The following month, party tensions over the leadership’s stance towards Gaza deepened, when Starmer was hit by a major rebellion over a vote for a ceasefire, which saw eight of his frontbenchers, including Jess Phillips, quit.
The row highlighted a deep tension that has run through the Labour party for years on a subject on which it has a complicated history.
Since its inception, Labour had supported the creation of the state of Israel. The argument went that a party that believed in social justice had to protect a people who had been through the Holocaust.
A more critical view of the Israeli government began to emerge as a result of Israel’s occupation of the West Bank and Gaza under a series of hardline rightwing leaders. The focus shifted to showing solidarity with the Palestinian people instead.

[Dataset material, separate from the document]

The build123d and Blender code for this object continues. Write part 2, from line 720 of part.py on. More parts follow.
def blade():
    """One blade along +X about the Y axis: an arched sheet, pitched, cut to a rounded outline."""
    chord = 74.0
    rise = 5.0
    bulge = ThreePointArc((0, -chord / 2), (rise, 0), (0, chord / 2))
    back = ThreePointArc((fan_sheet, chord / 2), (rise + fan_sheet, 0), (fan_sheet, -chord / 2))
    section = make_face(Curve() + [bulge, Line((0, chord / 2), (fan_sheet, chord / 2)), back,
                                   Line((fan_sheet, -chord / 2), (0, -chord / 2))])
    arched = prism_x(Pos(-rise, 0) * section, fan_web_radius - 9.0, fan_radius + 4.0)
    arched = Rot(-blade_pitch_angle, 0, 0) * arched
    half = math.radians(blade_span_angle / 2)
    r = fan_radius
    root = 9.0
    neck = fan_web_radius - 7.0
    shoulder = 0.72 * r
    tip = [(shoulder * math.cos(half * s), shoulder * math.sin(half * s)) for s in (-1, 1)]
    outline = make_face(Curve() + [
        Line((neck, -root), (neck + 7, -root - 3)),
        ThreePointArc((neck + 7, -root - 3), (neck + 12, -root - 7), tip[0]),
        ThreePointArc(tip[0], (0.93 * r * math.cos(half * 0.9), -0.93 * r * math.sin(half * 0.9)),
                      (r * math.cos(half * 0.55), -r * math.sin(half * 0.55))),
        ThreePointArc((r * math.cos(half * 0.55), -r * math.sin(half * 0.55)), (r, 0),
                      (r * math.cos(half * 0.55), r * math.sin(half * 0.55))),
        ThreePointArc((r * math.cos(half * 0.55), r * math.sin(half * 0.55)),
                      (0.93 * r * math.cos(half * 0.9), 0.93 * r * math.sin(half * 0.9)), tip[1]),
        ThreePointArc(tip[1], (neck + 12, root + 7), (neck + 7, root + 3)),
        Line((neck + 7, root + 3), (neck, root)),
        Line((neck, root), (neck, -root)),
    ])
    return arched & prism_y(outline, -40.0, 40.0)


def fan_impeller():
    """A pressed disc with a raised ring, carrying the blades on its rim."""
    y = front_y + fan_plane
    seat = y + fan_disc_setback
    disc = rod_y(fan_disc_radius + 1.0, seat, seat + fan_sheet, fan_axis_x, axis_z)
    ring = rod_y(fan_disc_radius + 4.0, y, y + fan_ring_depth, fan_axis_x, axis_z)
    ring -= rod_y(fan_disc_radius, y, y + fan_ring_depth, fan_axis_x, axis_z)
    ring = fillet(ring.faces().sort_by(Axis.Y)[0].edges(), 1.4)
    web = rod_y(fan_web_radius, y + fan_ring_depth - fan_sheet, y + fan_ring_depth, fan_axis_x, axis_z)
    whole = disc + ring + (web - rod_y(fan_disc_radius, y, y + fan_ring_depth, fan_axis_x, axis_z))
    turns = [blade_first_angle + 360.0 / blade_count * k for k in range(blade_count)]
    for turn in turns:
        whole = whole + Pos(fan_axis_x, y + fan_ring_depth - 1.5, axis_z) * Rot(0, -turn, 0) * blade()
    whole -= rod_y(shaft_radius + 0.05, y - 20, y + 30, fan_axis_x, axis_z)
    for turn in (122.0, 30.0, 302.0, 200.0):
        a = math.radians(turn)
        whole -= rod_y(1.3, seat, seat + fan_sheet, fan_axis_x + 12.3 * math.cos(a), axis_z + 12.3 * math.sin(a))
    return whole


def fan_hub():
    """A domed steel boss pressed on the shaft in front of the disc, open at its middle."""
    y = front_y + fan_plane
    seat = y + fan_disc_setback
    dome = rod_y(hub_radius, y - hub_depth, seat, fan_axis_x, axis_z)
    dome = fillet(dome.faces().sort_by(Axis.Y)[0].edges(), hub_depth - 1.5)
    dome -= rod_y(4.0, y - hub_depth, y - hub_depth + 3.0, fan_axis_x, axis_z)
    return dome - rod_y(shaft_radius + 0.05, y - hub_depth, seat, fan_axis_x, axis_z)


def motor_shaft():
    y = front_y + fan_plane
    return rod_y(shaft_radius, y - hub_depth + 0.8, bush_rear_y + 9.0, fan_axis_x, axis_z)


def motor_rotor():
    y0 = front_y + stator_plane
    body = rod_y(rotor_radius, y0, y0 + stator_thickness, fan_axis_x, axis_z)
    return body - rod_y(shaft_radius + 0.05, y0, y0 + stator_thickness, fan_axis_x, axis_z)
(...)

Under Jeremy Corbyn’s leadership, some justified criticism of Israel’s conduct spilled over into antisemitism, with the EHRC finding “unlawful harassment” of Jewish members, though the former leader denies it was ever tolerated
Some in Labour felt that Starmer – who enforced a zero tolerance approach to antisemitism which saw swathes of leftwingers, including Corbyn himself, forced out – ended up struggling with Gaza in part because of a desire to draw a line between himself and his predecessor.

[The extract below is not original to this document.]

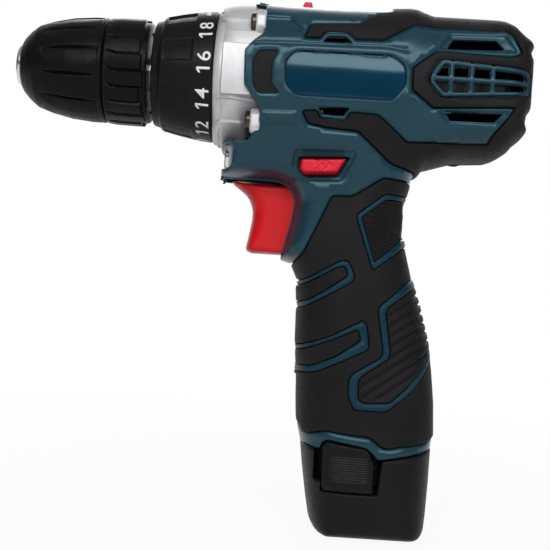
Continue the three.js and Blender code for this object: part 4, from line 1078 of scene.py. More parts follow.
JAW_START_R = 4  # radius of a jaw's centre line at the chuck's tip
CHUCK_TIP_X = -133.8


def front_sleeve_carve(x, radius, angle):
    """Shallow scallops. A narrow slot runs along one side of each and the other side fades out."""
    along = np.clip(1 - np.abs((x - SCALLOP_X) / SCALLOP_REACH) ** 2.6, 0, 1)
    across = period(angle, SCALLOP_ANGLE, 360 / SCALLOPS) + SCALLOP_HALF
    fall = np.clip(1 - across / (2 * SCALLOP_HALF * np.sqrt(along) + 1e-6), 0, 1)
    wall = np.clip(across / SLOT_HALF, 0, 1)
    slot = np.clip(1 - np.abs(across - SLOT_HALF) / (SLOT_HALF * along + 1e-6), 0, 1)
    depth = SCALLOP_DEPTH * wall * fall * np.minimum(1, 3 * along) + SLOT_DEPTH * slot * along
    return x, radius - depth + groove(x + 103.6, 0.35, 0.3)


def rear_sleeve_carve(x, radius, angle):
    """Sloping lands between slots that bend at their front ends. The lands end in three lengths."""
    pitch = 360 / LANDS
    bend = -4.5 * np.clip((-96.5 - x) / 5, 0, 1) ** 1.6
    local = (angle - LAND_ANGLE - bend) % pitch
    fade = np.clip((x + 101.1) / 2.6, 0, 1) * np.clip((-87.6 - x) / 0.3, 0, 1)
    slope = 0.62 - 0.9 * local / pitch
    edge = np.minimum(local, pitch - local)
    slot = -np.clip(1 - edge / 1.7, 0, 1)
    end = np.choose((np.floor((angle - LAND_ANGLE) / pitch) % 3).astype(int), LAND_ENDS)
    behind = np.clip((x - end) / 0.25, 0, 1)
    raised = fade * (slope * 0.55 + slot) * (1 - behind)
    return x, radius + raised - 0.95 * behind * np.clip((-86.2 - x) / 0.1, 0, 1)


def jaw_channel_carve(x, radius, angle):
    """Opens the ring where the sloping jaws slide out through it."""
    turn = np.radians(period(angle, 0, 360 / JAWS))
    middle = JAW_START_R + (x - CHUCK_TIP_X) * JAW_SLOPE
    tall = JAW_CHANNEL_R * math.hypot(1, JAW_SLOPE)
    squared = (np.cos(turn) / tall) ** 2 + (np.sin(turn) / JAW_CHANNEL_R) ** 2
    linear_part = middle * np.cos(turn) / tall ** 2
    root = linear_part ** 2 - squared * ((middle / tall) ** 2 - 1)
    reach = np.where(root > 0, (linear_part + np.sqrt(np.maximum(root, 0))) / squared, 0)
    return x, np.maximum(radius, reach)


def make_chuck():
    name = "chuck_front_sleeve"
    front = turned(f"{name}_grip", FRONT_SLEEVE, FRONT_SLEEVE_INNER, 420, front_sleeve_carve, step=0.45)
    dressed(front, "chuck_black", "chuck_sleeve", "black_plastic", name)
    name = "chuck_rear_sleeve"
    rear = turned(f"{name}_grip", REAR_SLEEVE, REAR_SLEEVE_INNER, 360, rear_sleeve_carve, step=0.22)
    dressed(creased(rear, 40), "chuck_black", "spindle", "black_plastic", name)
    nose = turned("chuck_nose_ring", NOSE_RING, [(-131.6, 7.65)], 180, jaw_channel_carve, step=0.3)
    dressed(nose, "bright", "spindle", "bright_steel")


# ---------------------------------------------------------------- torque collar

COLLAR = [
    (-85, 7), (-85, 17.4), (-84.8, 18.3), (-82.3, 19.05), (-81.9, 19.8), (-81.3, 20.15), (-76, 21.35),
    (-70, 22.45), (-64.2, 23.1), (-63.5, 22.8),
]
COLLAR_INNER = [(-84.6, 7), (-84.6, 15), (-80.4, 15), (-80.4, 18), (-79.4, 18), (-63.5, 20.2)]
COLLAR_RECESSES = 8
COLLAR_RECESS_ANGLE = 77
COLLAR_RECESS_HALF = 10.2
NUMBER_SPACING = 31.4
FIRST_NUMBER_ANGLE = 57
DRILL_MARK_ANGLE = 28
NUMBERS = ("18", "16", "14", "12", "10", "8", "6", "4", "2")
NUMBER_X = -66.7
NUMBER_HEIGHT = 4.6
NUMBER_FOOT = -0.12  # below the collar's surface
NUMBER_FACE = 0.07  # above it


def collar_radius(x):
    line = np.array(COLLAR[2:])
    return np.interp(x, line[:, 0], line[:, 1])


def collar_carve(x, radius, angle):
    """Finger recesses around the collar, deeper on one side, and a fine line behind them."""
    local = period(angle, COLLAR_RECESS_ANGLE, 360 / COLLAR_RECESSES)
    along = np.minimum(x + 80.9, -70.6 - x)
    across = COLLAR_RECESS_HALF - np.abs(local)
    gap = np.minimum(along, across * 0.36)
    depth = 0.95 - 0.55 * (local + COLLAR_RECESS_HALF) / (2 * COLLAR_RECESS_HALF)
    return x, radius - ramp(gap - 0.1, depth, 0.3) + groove(x + 69.3, 0.12, 0.2)


def on_collar(x, along, lift, angle):
    """A place above the collar's surface, some millimetres around it from an angle in degrees."""
    radius = float(collar_radius(x)) + lift
    at = math.radians(angle) - along / radius
    return x, -radius * math.sin(at), SPINDLE_Z + radius * math.cos(at)


def wrapped_text(name, text, angle, height):
    """Raised lettering on the collar. Its baseline runs around the collar and its top faces the chuck."""
    data = bpy.data.curves.new(name, "FONT")
    data.body = text
    data.size = 1
    data.align_x = "CENTER"
    data.offset = 0.006
    data.space_character = 1.1
    data.resolution_u = 8
    flat = linked(name, data)
    bpy.context.view_layer.update()
    mesh = bpy.data.meshes.new_from_object(flat.evaluated_get(bpy.context.evaluated_depsgraph_get()))
    bpy.data.objects.remove(flat)
    bpy.data.curves.remove(data)
    shape = bmesh.new()
    shape.from_mesh(mesh)
    bmesh.ops.remove_doubles(shape, verts=shape.verts, dist=1e-5)
    tall = max(v.co.y for v in shape.verts)
    if text[0] == "1":
        left = min(v.co.x for v in shape.verts)
        flag = [(left, tall), (left - 0.15, tall - 0.14), (left - 0.15, tall - 0.24), (left, tall - 0.13)]
        shape.faces.new([shape.verts.new((x, y, 0)) for x, y in flag])
    for v in shape.verts:
        v.co = Vector((v.co.x * 1.14, v.co.y, 0)) * height / tall
    for axis, across in enumerate([(1, 0, 0), (0, 1, 0)]):
        low = min(v.co[axis] for v in shape.verts)
        high = max(v.co[axis] for v in shape.verts)
        for cut in np.arange(low + 0.4, high, 0.55):
            geometry = shape.verts[:] + shape.edges[:] + shape.faces[:]
            at = Vector(across) * cut
            bmesh.ops.bisect_plane(shape, geom=geometry, plane_co=at, plane_no=across)
    top = bmesh.ops.extrude_face_region(shape, geom=shape.faces[:])["geom"]
    raised = {v for v in top if isinstance(v, bmesh.types.BMVert)}
    for v in shape.verts:
        lift = NUMBER_FACE if v in raised else NUMBER_FOOT
        v.co = Vector(on_collar(NUMBER_X - (v.co.y - height / 2), v.co.x, lift, angle)) * MM
    bmesh.ops.recalc_face_normals(shape, faces=shape.faces)
    shape.to_mesh(mesh)
    shape.free()
    return linked(name, mesh)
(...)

As Labour won power in ۲۰۲۴, international condemnation of Israel over the horrors it was inflicting on Palestinian civilians grew. The government struggled to convince the British public it was doing enough. What it did do, didn’t cut through.
“People just got stuck on that LBC interview. Keir never recovered from it. Whatever we did – and it was a lot – people didn’t seem to notice it,” one senior Labour figure said.
Labour lost – and has continued to lose – support on its progressive flank, a key part of the electoral coalition that Andy Burnham is now trying to win back with his apology for Labour’s initial response to Israel’s military action in Gaza, and a promise to put more pressure on the Israeli government.
Any action will have to be calibrated with very real concerns about the potential impact on Jewish communities in the UK, already fearful amid rising antisemitism which Burnham witnessed close up in Manchester.
It wasn’t just far-left voters who abandoned the party, or Muslim communities that instead turned to pro-Gaza independents at the election. It was young people and middle class graduates who left for the resurgent Greens.
Labour activists across the country anecdotally report how the issue comes up on the doorstep all the time – at Westminster byelections, in Scotland and Wales, in the English local elections – and has shown no sign of abating as the humanitarian catastrophe in Gaza continues.
The hope is that Burnham’s ascendancy gives Labour another hearing. “Andy gives us with a real reset moment. It’s a tonal shift, more than anything, and how we talk about what’s going on in Gaza. Lots of progressive voters left us. This gives us a chance to try to win them back,” one insider said.
But it is unclear, thus far, how much of substance will actually change, with the prime minister-in-waiting simply saying he’ll “look at” further sanctions and measures to ban trade in goods with illegal settlements, or whether the shift will be mostly a matter of tone – and whether, in either case, it will be enough to win back those who have moved on.